Experience, Expertise, and a Commitment to the Public Interest
At Kalijarvi, Chuzi, Newman & Fitch, P.C., our experience makes the difference. For more than four decades our lawyers have helped our clients through the complex processes of employment law. We are dedicated to providing excellent client service at every stage of engagement with our firm.
We focus our practice entirely on employment and labor law issues and have a comprehensive understanding of the procedures and government requirements pertaining to federal employment matters.

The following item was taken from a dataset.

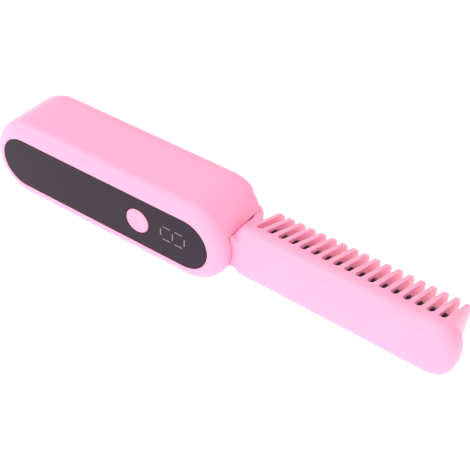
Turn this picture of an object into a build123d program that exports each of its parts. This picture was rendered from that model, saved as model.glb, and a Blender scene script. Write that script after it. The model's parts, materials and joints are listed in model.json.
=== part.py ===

Our attorneys are deeply committed to protecting the public interest and fighting for the rights of employees in the workplace. In 1975, June Kalijarvi started KCNF based on the principles that everyone deserved equal opportunity employment and a workplace environment free of harassment and discrimination. June dedicated her life to aggressive and fearless advocacy. Her passion for litigation, her tenacity, and her boundless compassion continue to inspire and define our work.
Over the course of the firm’s history, KCNF attorneys have successfully argued and won many groundbreaking cases on behalf of our clients. Some of the more significant cases include:
- Herrman v. Coleman 428 F.Supp. 447 (D.D.C. 1977): June Kalijarvi fought and won one of the first Title VII cases ever brought against the federal government.
- Shepherd v Merit Systems Protection Board, 652 F.2d 1040 (D.C. Cir. 1981): The outcome of this case reversed a decision by the United States Merit Systems Protection Board in the first case involving the Senior Executive Service.
- Katz v Dole, 709 F.2d 251 (4th Cir. 1983): The judge’s decision in this case changed the law by finding that a federal employee could be sexually harassed by language alone.
- Loe v Heckler, 768 F.2d 409 (D.C. Cir. 1985): This case reversed the District Court by holding that seeking reconsideration from the Equal Employment Opportunity Commission tolled the statute of limitations for filing in court.
- Boyd v O’Neill, 273 F.Supp.2d 92 (D.D.C. 2003): The judge held that a Title VII claim brought against an agency did not preclude a person from bringing a tort claim against a supervisor.